What Sustains Smith? – Maia Erslev
The “What Sustains Smith?” project was a collaborative effort of two Smith student organizations, Engineers for a Sustainable World and Design/Architecture @ Smith. The idea came from the desire to create an interactive and collaborative art piece that gives the Smith community an opportunity to express themselves. After ideating, we found we gravitated towards the ideas of using many different small objects to create an art piece, and the concept of building an object together. After experimenting with different mediums like paper, straws, and cardboard, and looking at work by various artists, we eventually cut cardboard into building blocks that people could slide on top of each other to form a tower-like structure. We came up with the question, “what sustains Smith?” and left the word “sustains” open for interpretation so we got a variety of answers. The piece elicited a variety of responses, including “community, alumni donations, and student workers.”
Performers and Orgs – Shira Breen and Jackie Byun
Before the event, we reached out to the Smith Music Collective as well as Smith Music and Memory to see if there were any students interested in playing.
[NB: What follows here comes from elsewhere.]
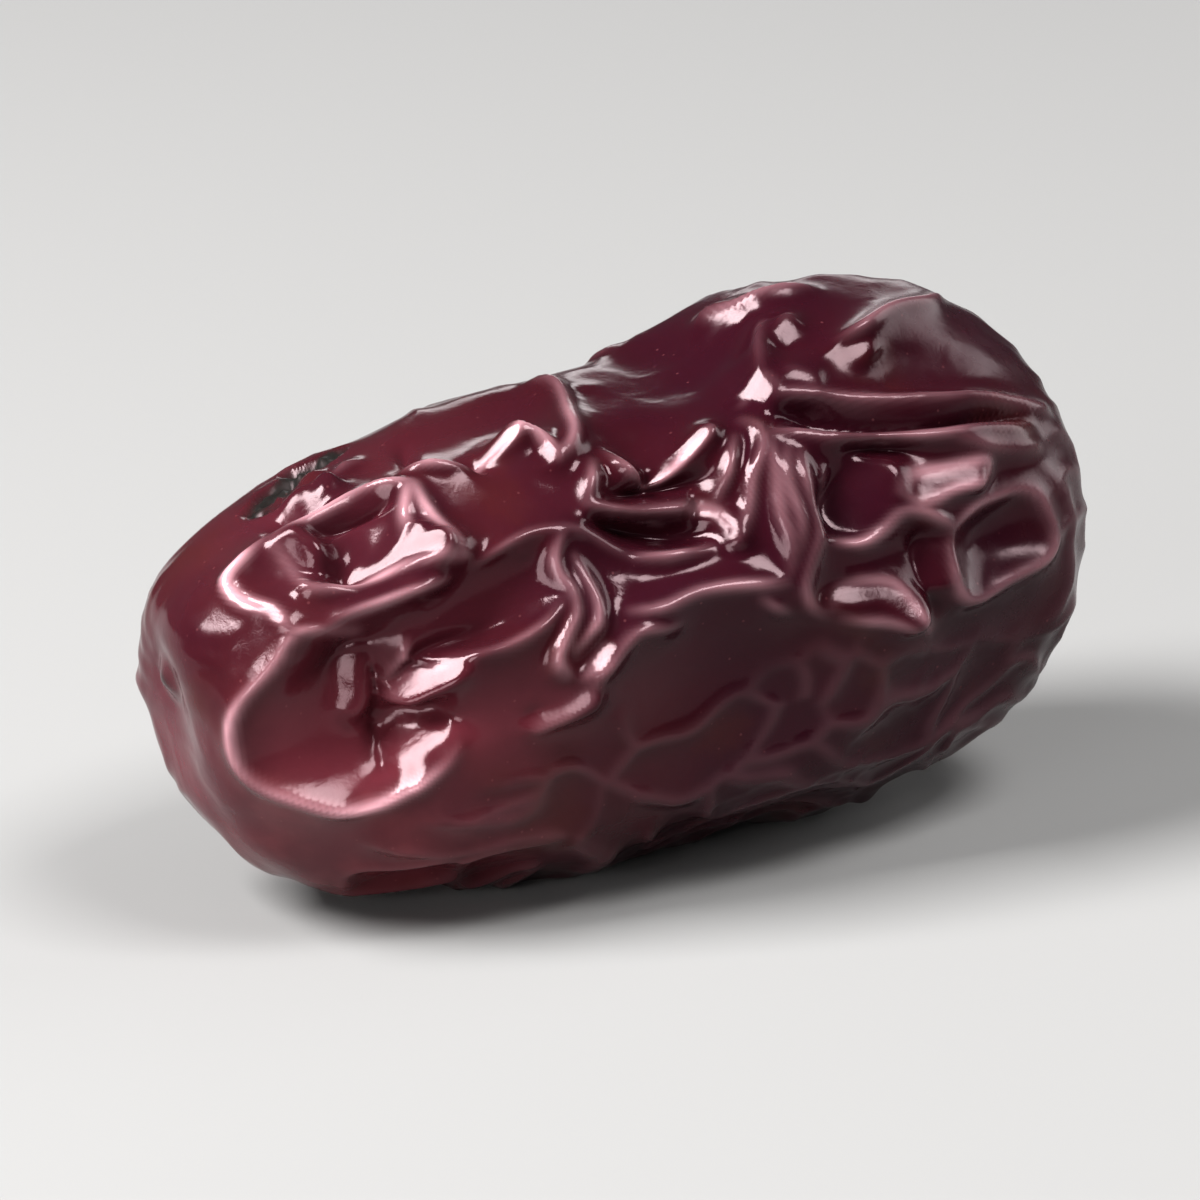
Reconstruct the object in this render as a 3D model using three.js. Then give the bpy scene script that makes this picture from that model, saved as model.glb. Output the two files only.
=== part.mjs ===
// A dried jujube, lying on its belly: one solid, the fruit as it shrank on the tree or in the drying kiln.
//
// Millimetres, +Z up, +X along the fruit from the blossom end to the stem end, -Y towards its front side.
// The origin is at the middle of the fruit's outline, on the surface that it rests on.
//
// The fruit is a loft of blunt, rounded rings along a gently bent spine. Its flesh has sunk in places:
// broad hollows where the skin buckled inwards, and a cavity round the stalk scar at the stem end.

import * as THREE from "three";
import { mergeVertices } from "three/addons/utils/BufferGeometryUtils.js";

const LENGTH = 40; // from the blossom end to the rim of the stem end
const END_SQUARENESS = 2.8; // the lengthwise outline is a superellipse: 2 is an ellipse, more is blunter
const END_CROWDING = 0.2; // how much closer together the rings of facets lie towards the ends
const BLOSSOM_END_LEAN = 1.7; // how far the top of the blossom end reaches past its middle
const SKIN_DETAIL = 19; // how often each edge of the icosahedron is split
const BELLY_SAG = 0.45; // how much of the belly the fruit's own weight has pressed flat

// The spine and the girth at even steps from the blossom end to the stem end:
// how far the spine lies to the back and above the belly, then half the width and half the height.
const STATIONS = [
  { back: -0.3, above: 8.8, halfWidth: 8.8, halfHeight: 9.4 },
  { back: -0.2, above: 9.1, halfWidth: 9.2, halfHeight: 9.5 },
  { back: 0.0, above: 9.5, halfWidth: 9.4, halfHeight: 9.8 },
  { back: 0.2, above: 9.9, halfWidth: 9.7, halfHeight: 10.0 },
  { back: 0.1, above: 11.1, halfWidth: 10.1, halfHeight: 11.1 },
  { back: 0.1, above: 11.5, halfWidth: 10.3, halfHeight: 11.3 },
  { back: 0.0, above: 11.4, halfWidth: 9.9, halfHeight: 10.4 },
];

// Hollows in the flesh, where the skin has buckled inwards. Each lies at a place along the fruit and at an
// angle in degrees round it, which is 0 at the top and grows towards the front. It reaches this far along
// the fruit and round it from its middle, sinks this deep, and may be turned on the skin by some degrees.
const HOLLOWS = [
  // The front, from the blossom end: the big crater, its neighbours, and the folds of the thick end.
  { along: -14.5, angle: 90, reach: [3.7, 3.7], depth: 1.5 },
  { along: -16.5, angle: 135, reach: [3.0, 3.0], depth: 0.7 },
  { along: -12.0, angle: 33, reach: [3.2, 1.6], depth: 0.7, turn: -6 },
  { along: -8.7, angle: 61, reach: [4.2, 2.2], depth: 0.8, turn: -8 },
  { along: -6.5, angle: 108, reach: [4.0, 2.4], depth: 0.9, turn: 5 },
  { along: -1.6, angle: 52, reach: [4.0, 1.6], depth: 0.8 },
  { along: 1.2, angle: 98, reach: [5.0, 2.6], depth: 1.0, turn: -6 },
  { along: 7.0, angle: 62, reach: [2.2, 2.4], depth: 0.7 },
  { along: 9.5, angle: 38, reach: [6.0, 1.3], depth: 0.9 },
  { along: 12.0, angle: 72, reach: [2.6, 2.2], depth: 0.9 },
  { along: 11.0, angle: 112, reach: [4.0, 3.0], depth: 1.0 },
  // The top.
  { along: -12.5, angle: 0, reach: [1.9, 2.4], depth: 0.8 },
  { along: -4.5, angle: 2, reach: [4.5, 2.0], depth: 0.5 },
  { along: 2.6, angle: -2, reach: [2.0, 3.4], depth: 0.8 },
  { along: 10.5, angle: -22, reach: [4.0, 2.0], depth: 0.5 },
  // The back.
  { along: -15.0, angle: -112, reach: [3.0, 3.2], depth: 0.9 },
  { along: -10.0, angle: -66, reach: [5.0, 3.0], depth: 1.2, turn: 8 },
  { along: -4.0, angle: -112, reach: [4.6, 3.0], depth: 1.0, turn: -10 },
  { along: 0.5, angle: -44, reach: [5.0, 2.0], depth: 0.9 },
  { along: 5.0, angle: -82, reach: [3.6, 2.8], depth: 1.1, turn: 12 },
  { along: 12.5, angle: -58, reach: [4.0, 2.6], depth: 1.0 },
  { along: 12.0, angle: -112, reach: [4.4, 2.8], depth: 1.0 },
  // The belly, on both sides of the strip that it lies on.
  { along: -10.0, angle: 150, reach: [3.4, 2.0], depth: 0.6 },
  { along: 2.5, angle: 146, reach: [4.0, 2.2], depth: 0.7 },
  { along: -2.0, angle: -146, reach: [4.0, 2.2], depth: 0.7 },
  { along: 14.0, angle: 176, reach: [3.4, 4.0], depth: 0.8 },
];
const MIDDLE_GIRTH_RADIUS = 9.6; // turns an angle round the fruit into a length on its skin
const HOLLOW_FLATNESS = 1.5; // 1 is a bell-shaped hollow, more gives it a flatter floor and steeper sides

// The cavity round the stalk scar, and the small dimple of the blossom end.
const STEM_CAVITY = { depth: 2.8, radius: 3.0 };
const BLOSSOM_DIMPLE = { depth: 0.5, radius: 1.7 };

// A smooth line through evenly spaced values, read at a share from 0 to 1.
function evenSpline(values, share) {
  const last = values.length - 1;
  const place = THREE.MathUtils.clamp(share, 0, 1) * last;
  const i = Math.min(Math.floor(place), last - 1);
  const t = place - i;
  const near = [i - 1, i, i + 1, i + 2].map((k) => values[THREE.MathUtils.clamp(k, 0, last)]);
  const rise = near[2] - near[1];
  const slopeFrom = (near[2] - near[0]) / 2;
  const slopeTo = (near[3] - near[1]) / 2;
  const bend = 3 * rise - 2 * slopeFrom - slopeTo;
  const twist = slopeFrom + slopeTo - 2 * rise;
  return near[1] + t * (slopeFrom + t * (bend + t * twist));
}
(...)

A few students responded and provided a few different options of types of music. We were offered the option of “more broody music that Smithies wrote themselves, or covers of some top 40 songs from the 1960s.” Essentially, did we want it to be more cutsie or more performative? After discussing as a group, we felt that it would be important to highlight artwork that students had created and provide a platform for that self-expression to be shared. Two students from the Smith Music Collective, Anjali Kumar and Mia Lloyd each played a song they had written. Anjali’s song was an angry song she had written after the election, and Mia’s song was a calming song with lots of imagery included in the lyrics. Having student performers made the event feel much more like a dialogue and definitely attracted more interested passerbys. WOZQ performed in between the other musical performances organized throughout the event, more specifically the Smith Music Collective and the Jazz Band.